The palette contains the images of Narmer, his priests, and victims, but also images of Hathor, Horus, Lions, bulls, and the triumphal procession. It is a work of art that stands at the beginning of dynastic Egypt.

It reminds me of George Bush going to celebrate the fall of Baghdad on an aircraft carrier. This palette is a piece of propaganda, but it is also a celebratory cosmological object that would have been taken out on special religious or festival days and paraded as an object of adoration and worship. There is nothing like it in our culture, though we certainly have our venerated objects of admiration: the declaration of independence, the original copy of the constitution, the liberty bell; objects that we also revere and look upon with special significance, that we unfurl on the 4th of July or Memorial day and look upon and remember the past and our founding fathers.

Memorials are for us to remember, as our ideas of processing and storing knowledge grow and change so does our perception of the world around us. The Egyptians recorded their experience of the world around them, the connections they saw between heaven and earth, between land and river. Their rendering of the world in flat planes in relief in tombs and on temple walls was not simply the etchings of bygone civilization, but an approach that constituted a viable living breathing reality that determined the real life experience of the ancient Egyptians.
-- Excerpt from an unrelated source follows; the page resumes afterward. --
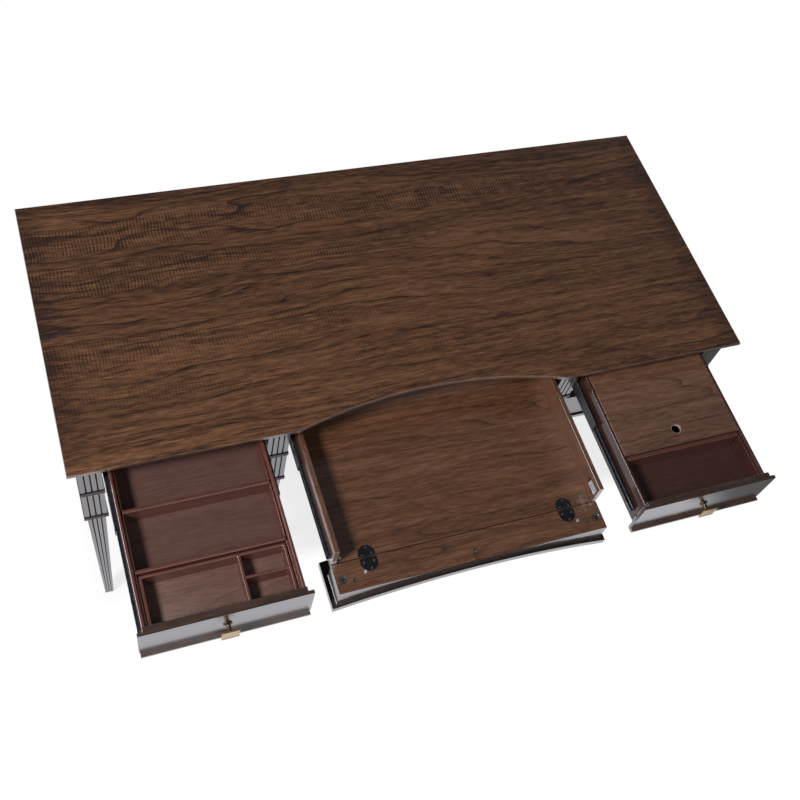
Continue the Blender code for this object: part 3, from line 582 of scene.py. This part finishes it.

By the end of the old kingdom factions were tearing the country apart, as priesthood and nobles were at odds over power and station. Mortuary monuments like the pyramids became too expensive to build and maintain even as temples for the emerging priesthood began construction. Statues of aristocrats show alliances to both the nobility and the priesthood. This decline in centralized power was to last hundreds of years until the rise of Mentuhotep II at the beginning of the eleventh dynasty. The capital of Egypt is moved to Thebes and will remain there for a thousand years, with only a brief ten-year interruption during the reign of Akhenaton. The move to Thebes was mandated by the widespread unrest in the south of Egypt, as the country began to show signs of internal division. A change occurred in Egyptian art as well. Pharaohs were depicted with expressions of humanity as the prestige of the royalty faded, cracks in the armor of immortality began to appear. People want their leaders to be larger than life, but the faults of any leader even our president make them seem weak, human. I suppose it is inevitable, still I can’t help but wonder, when our leaders ask us to dance, haven’t we heard this tune somewhere, at least once, before?